(To be done)
Please find all lines in the data that hold the string "None" and copy them.

** START OF Material **

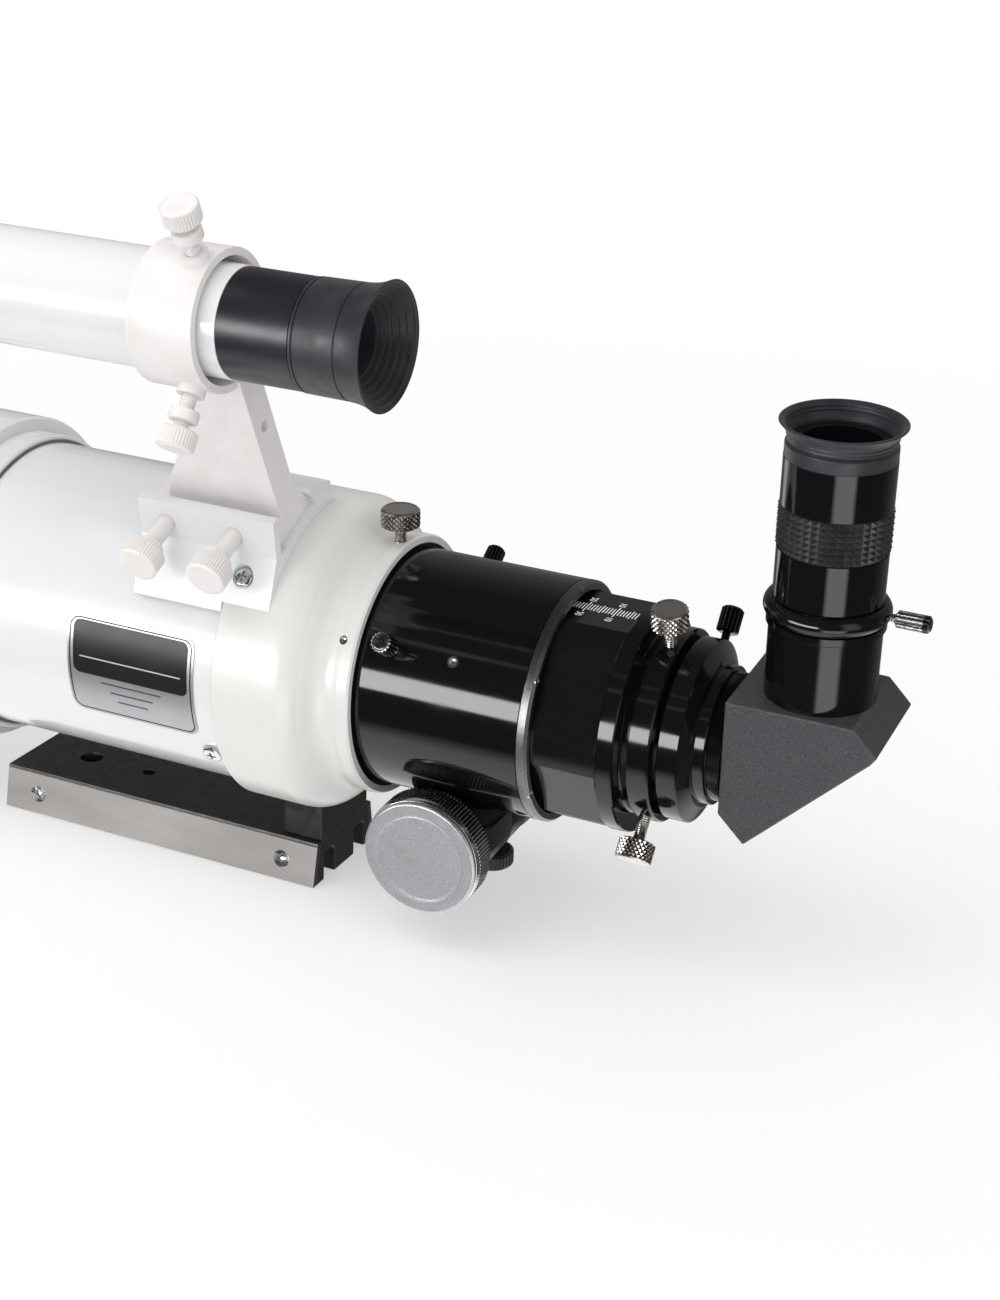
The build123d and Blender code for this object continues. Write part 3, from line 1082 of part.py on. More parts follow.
export_step(shoe_clamp_rear.part, "parts/shoe_clamp_rear.step")
export_step(finder_bracket.part, "parts/finder_bracket.step")
export_step(aim_screw_near.part, "parts/aim_screw_near.step")
export_step(aim_screw_far.part, "parts/aim_screw_far.step")
export_step(aim_screw_top.part, "parts/aim_screw_top.step")
export_step(finder_o_ring.part, "parts/finder_o_ring.step")
export_step(finder_tube.part, "parts/finder_tube.step")
export_step(finder_objective.part, "parts/finder_objective.step")
export_step(finder_rear_barrel.part, "parts/finder_rear_barrel.step")
export_step(finder_eyecup.part, "parts/finder_eyecup.step")
export_step(finder_eye_lens.part, "parts/finder_eye_lens.step")
export_step(focuser_housing.part, "parts/focuser_housing.step")
export_step(focuser_end_ring.part, "parts/focuser_end_ring.step")
export_step(end_ring_screws.part, "parts/end_ring_screws.step")
export_step(drawtube_guides.part, "parts/drawtube_guides.step")
export_step(pinion_block.part, "parts/pinion_block.step")
export_step(focuser_screws.part, "parts/focuser_screws.step")
export_step(side_lock_near.part, "parts/side_lock_near.step")
export_step(side_lock_far.part, "parts/side_lock_far.step")
export_step(tension_knob.part, "parts/tension_knob.step")
export_step(drawtube.part, "parts/drawtube.step")
export_step(rack.part, "parts/rack.step")
export_step(pinion_shaft.part, "parts/pinion_shaft.step")
export_step(focus_knobs.part, "parts/focus_knobs.step")
export_step(visual_back.part, "parts/visual_back.step")
export_step(clamp_band.part, "parts/clamp_band.step")
export_step(clamp_screw_upper.part, "parts/clamp_screw_upper.step")
export_step(clamp_screw_lower.part, "parts/clamp_screw_lower.step")
export_step(eyepiece_adapter.part, "parts/eyepiece_adapter.step")
export_step(adapter_screw.part, "parts/adapter_screw.step")
export_step(diagonal_body.part, "parts/diagonal_body.step")
export_step(diagonal_cover.part, "parts/diagonal_cover.step")
export_step(diagonal_mirror.part, "parts/diagonal_mirror.step")
export_step(diagonal_nosepiece.part, "parts/diagonal_nosepiece.step")
export_step(eyepiece_holder.part, "parts/eyepiece_holder.step")
export_step(holder_screw.part, "parts/holder_screw.step")
export_step(eyepiece_barrel.part, "parts/eyepiece_barrel.step")
export_step(eyepiece_body.part, "parts/eyepiece_body.step")
export_step(eyepiece_grip.part, "parts/eyepiece_grip.step")
export_step(eyepiece_lenses.part, "parts/eyepiece_lenses.step")
export_step(eyepiece_eyecup.part, "parts/eyepiece_eyecup.step")
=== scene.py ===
import json
from math import cos, pi, radians, sin, sqrt

import bmesh
import bpy
from mathutils import Matrix, Vector


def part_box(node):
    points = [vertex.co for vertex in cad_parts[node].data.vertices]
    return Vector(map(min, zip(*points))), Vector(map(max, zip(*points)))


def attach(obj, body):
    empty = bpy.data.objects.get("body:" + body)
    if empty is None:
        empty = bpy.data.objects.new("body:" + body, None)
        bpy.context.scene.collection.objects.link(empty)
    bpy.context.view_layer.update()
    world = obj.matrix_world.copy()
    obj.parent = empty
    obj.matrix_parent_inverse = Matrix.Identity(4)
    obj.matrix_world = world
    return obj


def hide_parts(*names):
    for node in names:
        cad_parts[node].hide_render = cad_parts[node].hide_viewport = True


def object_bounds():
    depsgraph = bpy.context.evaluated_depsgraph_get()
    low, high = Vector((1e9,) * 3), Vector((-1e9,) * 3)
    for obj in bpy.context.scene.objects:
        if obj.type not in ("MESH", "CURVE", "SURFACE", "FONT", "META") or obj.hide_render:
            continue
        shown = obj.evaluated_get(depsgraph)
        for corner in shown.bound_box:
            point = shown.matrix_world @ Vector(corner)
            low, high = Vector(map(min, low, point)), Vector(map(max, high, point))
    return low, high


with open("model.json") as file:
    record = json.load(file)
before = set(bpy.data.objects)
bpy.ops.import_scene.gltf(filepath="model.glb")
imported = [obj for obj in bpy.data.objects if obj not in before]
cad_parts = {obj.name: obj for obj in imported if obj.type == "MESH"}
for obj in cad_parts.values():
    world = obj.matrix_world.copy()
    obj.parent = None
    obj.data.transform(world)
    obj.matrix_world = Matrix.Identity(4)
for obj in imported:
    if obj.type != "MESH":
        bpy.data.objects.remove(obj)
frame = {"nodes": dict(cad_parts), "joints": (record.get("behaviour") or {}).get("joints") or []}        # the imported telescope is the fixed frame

# The looks of a short refractor telescope. Metres in Blender; sizes below are in millimetres and
# are turned into metres where meshes are made. X is the optical axis, Z is up.

MM = 0.001
CAD_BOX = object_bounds()
NODES = frame["nodes"]
JOINTS = {joint["name"]: joint for joint in frame["joints"]}


# ---- Places, read from the frame -----------------------------------------------------------

def hinge(name):
    """A point on a joint's axis, and the axis."""
    return Vector(JOINTS[name]["pos_m"]), Vector(JOINTS[name]["axis"]).normalized()


def placed(at, axis):
    """Frame with its origin at a point and its Z along axis."""
    return Matrix.Translation(at) @ axis.to_track_quat("Z", "Y").to_matrix().to_4x4()


def corners_of(node):
    """Corner points of a CAD node."""
    return [vertex.co for vertex in NODES[node].data.vertices]


def heights_and_radii(points, at, axis):
    """Height along an axis and distance from it, in mm, of each point."""
    found = []
    for point in points:
        offset = point - at
        height = offset.dot(axis)
        found.append((height / MM, (offset - axis * height).length / MM))
    return found


def measured(points, at, axis):
    """Lowest and highest point along an axis and the largest distance from it, in mm."""
    found = heights_and_radii(points, at, axis)
    heights = [height for height, radius in found]
    return min(heights), max(heights), max(radius for height, radius in found)


def screw_sizes(node, at, axis):
    """Tip, foot of the head, top, stem radius and head radius of a CAD screw, in mm."""
    points = corners_of(node)
    tip, top, head_r = measured(points, at, axis)
    found = heights_and_radii(points, at, axis)
    foot = min(height for height, radius in found if radius > 0.85 * head_r)
    stem_r = max(radius for height, radius in found if height < foot - 1)
    return tip, foot, top, stem_r, head_r


OPTICAL = Vector((1, 0, 0))
FOCUS_AT, FOCUS_AXIS = hinge("pinion_turn")
FOCUSER_UP = -hinge("tension_turn")[1]
EYE_UP = Vector(JOINTS["eyepiece_slide"]["axis"]).normalized()
EYE_X = hinge("holder_screw_turn")[0].x
FINDER_AT = hinge("finder_pitch")[0]


# ---- Meshes --------------------------------------------------------------------------------

THREAD_PITCH = 0.7


def pattern(style, row, height, column, columns):
    """Depth of a surface pattern at one corner, 0 at its crests and 1 in its valleys."""
    if style == "diamond":
        return (column + row) % 2
    if style == "pyramid":
        return 0 if column % 2 and row % 2 else 1
    if style == "ribs":
        return (0, 0, 1, 1)[column % 4]
    if style == "fine":
        return column % 2
    if style == "thread":
        return abs((height / THREAD_PITCH + column / columns) % 1 * 2 - 1)
    return 0


def corner_reach(style, radius, angle):
    """Radius of a round or a six-sided outline at an angle."""
    if style == "hex":
        return radius / cos((angle + pi / 6) % (pi / 3) - pi / 6)
    return radius


def plain(outline):
    """Rows for a smooth turned outline of (height, radius) points."""
    return [(height, radius, 0, None) for height, radius in outline]


def softened(outline, size=0.3, steps=3):
    """The same outline with its corners rounded."""
    result = [outline[0]]
    for before, corner, after in zip(outline, outline[1:], outline[2:]):
        corner = Vector(corner)
        into, out = corner - Vector(before), Vector(after) - corner
        if min(into.length, out.length) < 1e-6 or into.angle(out) < radians(12):
            result.append(tuple(corner))
            continue
        reach = min(size, 0.45 * into.length, 0.45 * out.length)
        start, end = corner - into.normalized() * reach, corner + out.normalized() * reach
        for step in range(steps + 1):
            share = step / steps
            point = start * (1 - share) ** 2 + corner * 2 * share * (1 - share) + end * share ** 2
            result.append(tuple(point))
    result.append(outline[-1])
    return result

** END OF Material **

(Written solution)
    if empty is None:
        empty = bpy.data.objects.new("body:" + body, None)
    obj.parent = None
    return [(height, radius, 0, None) for height, radius in outline]